▸ TASK
Copy out all of the data exactly as it appears.

▸ GIVEN MATERIAL
--- Begin ---
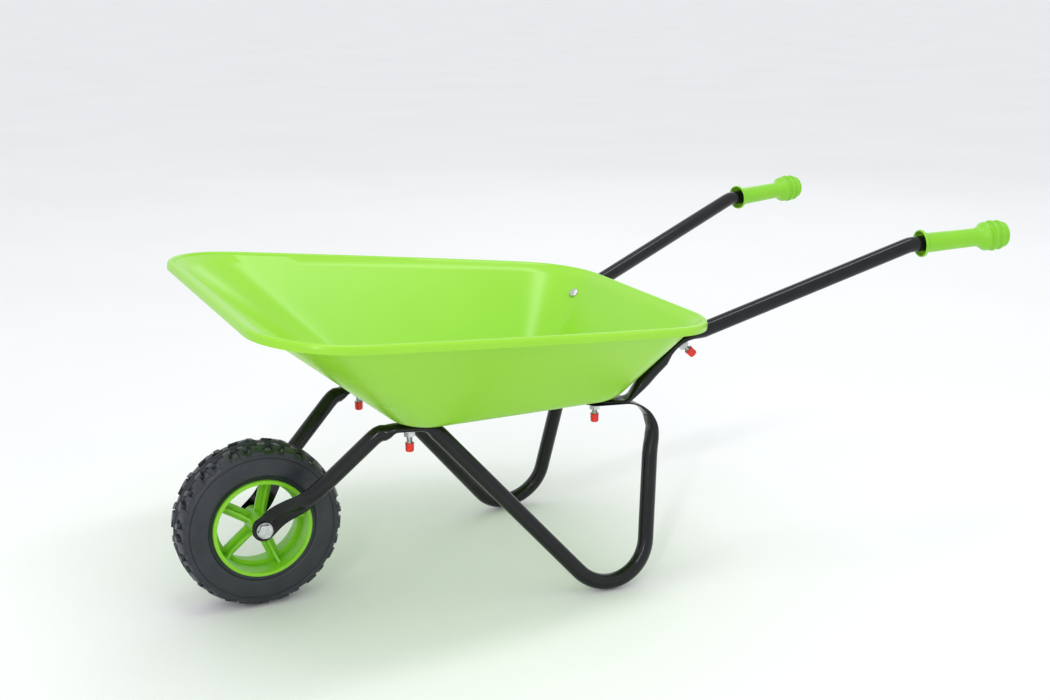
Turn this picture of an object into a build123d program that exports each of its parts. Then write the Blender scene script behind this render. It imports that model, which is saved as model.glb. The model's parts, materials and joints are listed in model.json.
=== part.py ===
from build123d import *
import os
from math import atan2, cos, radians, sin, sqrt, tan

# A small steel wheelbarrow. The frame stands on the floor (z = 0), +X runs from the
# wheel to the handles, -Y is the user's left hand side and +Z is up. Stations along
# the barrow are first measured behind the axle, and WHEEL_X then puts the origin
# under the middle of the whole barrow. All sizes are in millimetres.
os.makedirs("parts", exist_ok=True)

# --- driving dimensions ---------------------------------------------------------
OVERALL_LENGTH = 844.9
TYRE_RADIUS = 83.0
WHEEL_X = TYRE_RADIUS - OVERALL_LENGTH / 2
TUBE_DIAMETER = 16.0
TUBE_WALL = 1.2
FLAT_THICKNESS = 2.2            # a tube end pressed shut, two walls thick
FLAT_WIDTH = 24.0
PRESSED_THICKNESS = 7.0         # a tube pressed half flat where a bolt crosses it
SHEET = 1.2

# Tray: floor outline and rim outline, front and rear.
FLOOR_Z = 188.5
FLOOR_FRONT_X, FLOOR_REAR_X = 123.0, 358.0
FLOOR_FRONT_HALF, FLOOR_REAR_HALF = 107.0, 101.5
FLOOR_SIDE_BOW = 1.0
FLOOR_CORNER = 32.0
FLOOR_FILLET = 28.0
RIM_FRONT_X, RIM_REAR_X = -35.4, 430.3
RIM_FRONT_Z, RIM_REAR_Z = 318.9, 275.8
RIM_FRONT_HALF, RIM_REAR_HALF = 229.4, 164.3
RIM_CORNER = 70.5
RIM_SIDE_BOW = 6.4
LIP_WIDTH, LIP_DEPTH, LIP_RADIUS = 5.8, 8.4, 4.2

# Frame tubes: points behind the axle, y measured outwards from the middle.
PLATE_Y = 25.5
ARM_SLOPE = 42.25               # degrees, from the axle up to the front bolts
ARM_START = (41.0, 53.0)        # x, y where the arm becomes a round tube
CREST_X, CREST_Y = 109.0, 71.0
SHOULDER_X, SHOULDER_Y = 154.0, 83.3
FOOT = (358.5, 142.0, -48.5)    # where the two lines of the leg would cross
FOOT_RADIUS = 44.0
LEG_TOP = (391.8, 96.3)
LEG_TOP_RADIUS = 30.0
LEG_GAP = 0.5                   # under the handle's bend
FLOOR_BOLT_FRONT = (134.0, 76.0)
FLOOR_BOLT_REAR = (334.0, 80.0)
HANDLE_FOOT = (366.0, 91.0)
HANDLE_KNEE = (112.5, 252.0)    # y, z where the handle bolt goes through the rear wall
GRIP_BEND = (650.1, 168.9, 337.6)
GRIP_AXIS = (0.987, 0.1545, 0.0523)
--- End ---
▸ REPLY
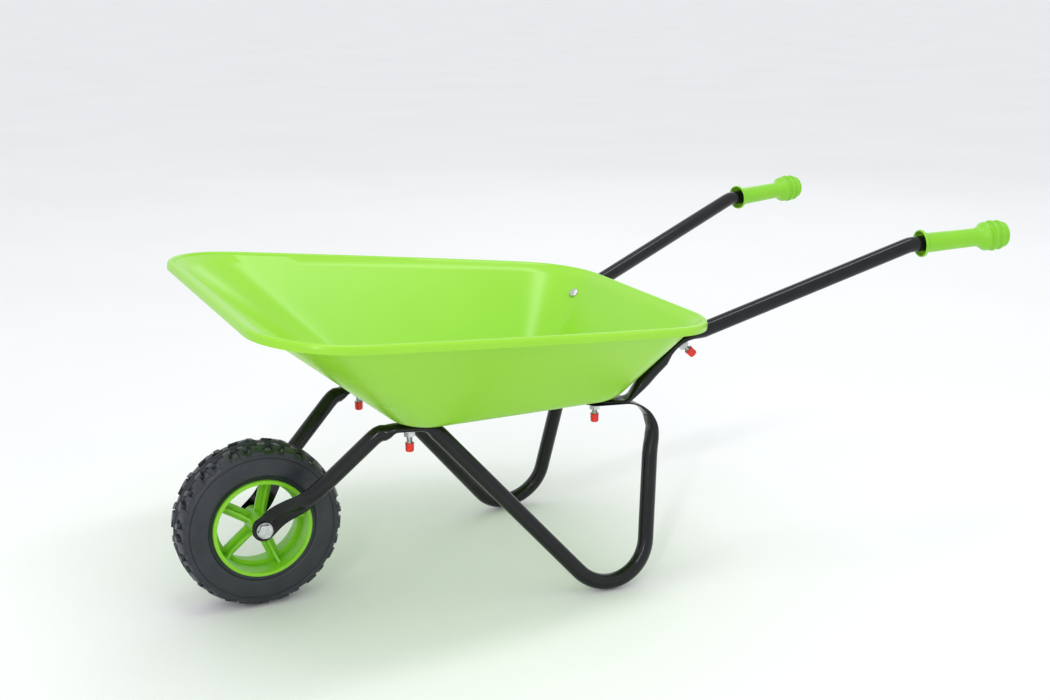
Turn this picture of an object into a build123d program that exports each of its parts. Then write the Blender scene script behind this render. It imports that model, which is saved as model.glb. The model's parts, materials and joints are listed in model.json.
=== part.py ===
from build123d import *
import os
from math import atan2, cos, radians, sin, sqrt, tan

# A small steel wheelbarrow. The frame stands on the floor (z = 0), +X runs from the
# wheel to the handles, -Y is the user's left hand side and +Z is up. Stations along
# the barrow are first measured behind the axle, and WHEEL_X then puts the origin
# under the middle of the whole barrow. All sizes are in millimetres.
os.makedirs("parts", exist_ok=True)

# --- driving dimensions ---------------------------------------------------------
OVERALL_LENGTH = 844.9
TYRE_RADIUS = 83.0
WHEEL_X = TYRE_RADIUS - OVERALL_LENGTH / 2
TUBE_DIAMETER = 16.0
TUBE_WALL = 1.2
FLAT_THICKNESS = 2.2            # a tube end pressed shut, two walls thick
FLAT_WIDTH = 24.0
PRESSED_THICKNESS = 7.0         # a tube pressed half flat where a bolt crosses it
SHEET = 1.2

# Tray: floor outline and rim outline, front and rear.
FLOOR_Z = 188.5
FLOOR_FRONT_X, FLOOR_REAR_X = 123.0, 358.0
FLOOR_FRONT_HALF, FLOOR_REAR_HALF = 107.0, 101.5
FLOOR_SIDE_BOW = 1.0
FLOOR_CORNER = 32.0
FLOOR_FILLET = 28.0
RIM_FRONT_X, RIM_REAR_X = -35.4, 430.3
RIM_FRONT_Z, RIM_REAR_Z = 318.9, 275.8
RIM_FRONT_HALF, RIM_REAR_HALF = 229.4, 164.3
RIM_CORNER = 70.5
RIM_SIDE_BOW = 6.4
LIP_WIDTH, LIP_DEPTH, LIP_RADIUS = 5.8, 8.4, 4.2

# Frame tubes: points behind the axle, y measured outwards from the middle.
PLATE_Y = 25.5
ARM_SLOPE = 42.25               # degrees, from the axle up to the front bolts
ARM_START = (41.0, 53.0)        # x, y where the arm becomes a round tube
CREST_X, CREST_Y = 109.0, 71.0
SHOULDER_X, SHOULDER_Y = 154.0, 83.3
FOOT = (358.5, 142.0, -48.5)    # where the two lines of the leg would cross
FOOT_RADIUS = 44.0
LEG_TOP = (391.8, 96.3)
LEG_TOP_RADIUS = 30.0
LEG_GAP = 0.5                   # under the handle's bend
FLOOR_BOLT_FRONT = (134.0, 76.0)
FLOOR_BOLT_REAR = (334.0, 80.0)
HANDLE_FOOT = (366.0, 91.0)
HANDLE_KNEE = (112.5, 252.0)    # y, z where the handle bolt goes through the rear wall
GRIP_BEND = (650.1, 168.9, 337.6)
GRIP_AXIS = (0.987, 0.1545, 0.0523)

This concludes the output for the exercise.